Olympics Data Analysis with PostgreSQL
3 min read

Olympics Data Analysis with PostgreSQL

Writing Complex SQL Queries

Report -1 : Most decorated summer athletes

Requirements

This report should show the athletes that won at least three gold medals

  • the athlete name
  • the total number of gold medals
SELECT
    a.name AS athlete_name, 
    SUM(gold) AS gold_medals
FROM summer_games AS s
JOIN athletes AS a
ON s.athlete_id = a.id
GROUP BY a.name
HAVING SUM(gold) >= 3
ORDER BY gold_medals DESC;

Output

Most decorated summer athletes

Report -2 : Most decorated athlete per region

Requirements

This report should show the most decorated athlete per region.

  • the region
  • the athlete name
  • the total number of gold medals
SELECT
    region,
    athlete_name,
    total_golds
FROM
    (SELECT
        region,
        name AS athlete_name,
        SUM(COALESCE(gold, 0)) AS total_golds,
        -- Assign a regional rank to each athlete
        ROW_NUMBER() OVER (PARTITION BY region
        ORDER BY SUM(COALESCE(gold, 0)) DESC) AS row_num
     FROM summer_games AS s
     INNER JOIN athletes AS a
        ON s.athlete_id = a.id
     INNER JOIN countries AS c
        ON s.country_id = c.id
     GROUP BY region, athlete_name) AS subquery
-- Filter for only the top athlete per region
WHERE row_num = 1
AND total_golds > 0
ORDER BY total_golds DESC;

Output

Most decorated athlete per region

Report-3: Athletes Representing Nobel-Prize Winning Countries

Requirements

This report should show 10 events with the most athletes who are from Nobel prize winner countries.

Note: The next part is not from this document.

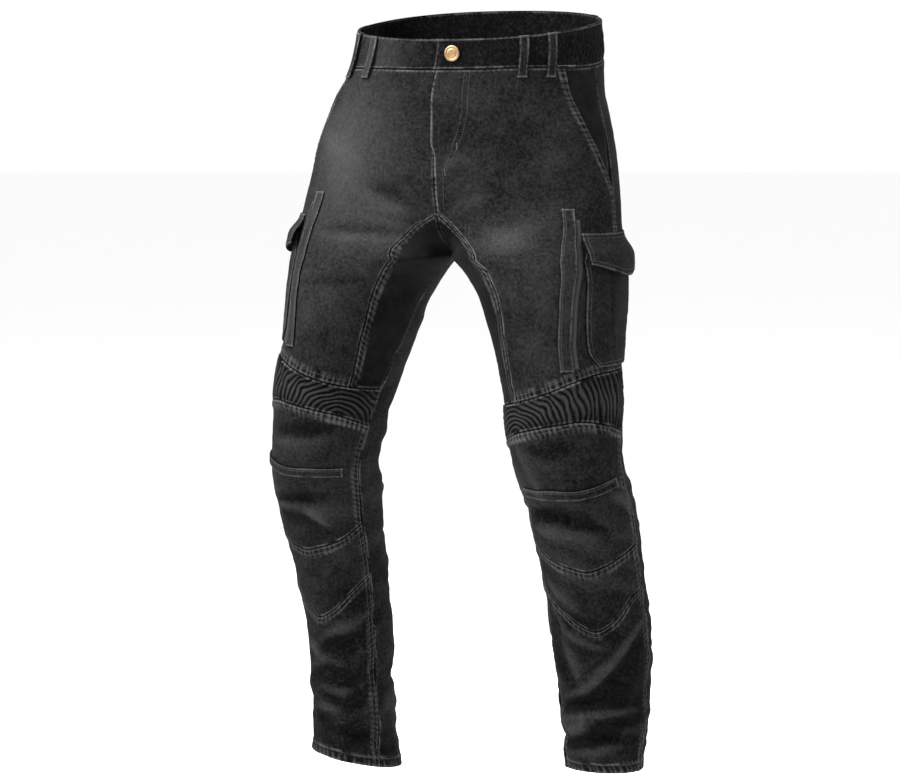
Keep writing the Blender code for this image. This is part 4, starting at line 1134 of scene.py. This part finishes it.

  • the Olympic event (both summer and winter events should be included)
  • the gender of athletes in the event
  • the number of athletes
SELECT 
    event,
    CASE WHEN event LIKE '%Women%' THEN 'female' 
    ELSE 'male' END AS gender,
    COUNT(DISTINCT athlete_id) AS athletes
FROM summer_games
-- Only include countries that won a nobel prize
WHERE country_id IN
    (SELECT country_id
     FROM country_stats
     WHERE nobel_prize_winners > 0)
GROUP BY event
UNION ALL
SELECT 
    event,
    CASE WHEN event LIKE '%Women%' THEN 'female' 
    ELSE 'male' END AS gender,
    COUNT(DISTINCT athlete_id) AS athletes
FROM winter_games
WHERE country_id IN 
	(SELECT country_id 
    FROM country_stats 
    WHERE nobel_prize_winners > 0)
GROUP BY event
ORDER BY athletes DESC
LIMIT 10;

Output

Top 10 events with the athletes from Nobel prize winner countries

Report- 4: Countries with high medal rates

Requirements

This report should show the top 10 countries by the number of medals per million population.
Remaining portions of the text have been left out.